Buena parte de su vida habían sido los toros. Y los toros fueron, está claro, el motivo de su muerte. Pero no cabe culpabilizarlos, como tampoco a los toreros. Cada cual cumple su papel en un rito peligroso bajo normas precisas.
Recuerdo cuando Curro Romero, resultó detenido por negarse a matar un toro, transgrediendo con ello el reglamento del espectáculo. Filosofar sobre ello tiene sentido; pero lo pierde cuando da apoyo a algo tan pedestre, feble y falso como la política, presuntamente, de algún que otro político catalán, que paga el Colegio Alemán para casa y obliga al catalán para fuera.

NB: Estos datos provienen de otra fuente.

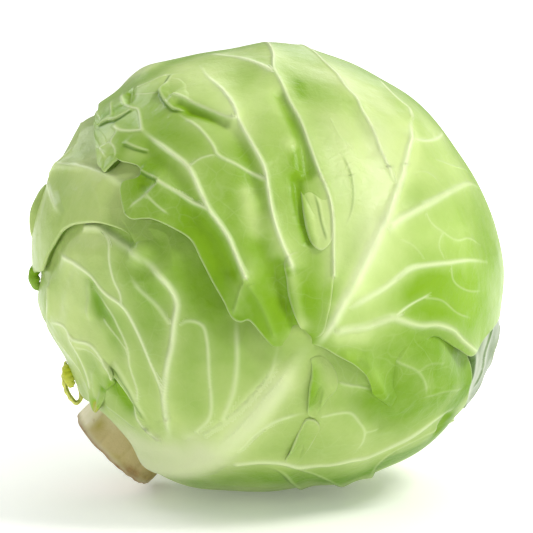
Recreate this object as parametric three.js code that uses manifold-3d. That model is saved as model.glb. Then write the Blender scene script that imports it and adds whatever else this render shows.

El toro de lidia es, desde hace mucho tiempo, un animal épico. De ahí que figure como monumento en bronce, de modo similar a otras figuras reverenciadas o reconocidas, por una amplia geografía: El Puerto de Santa María, Linares, Ronda, Pedraja de Portillo (Valladolid), Salamanca, Tordesillas… pero también La Provenza. Mi amigo y compañero Antonio Santander evocaba sus campañas salmantinas para que se erigiera el monumento al toro de lidia.
Los recuerdos y los sentimientos, como la cordura -colega de este digital- están repartidos y no hay que monopolizarlos. Al menos así lo creo.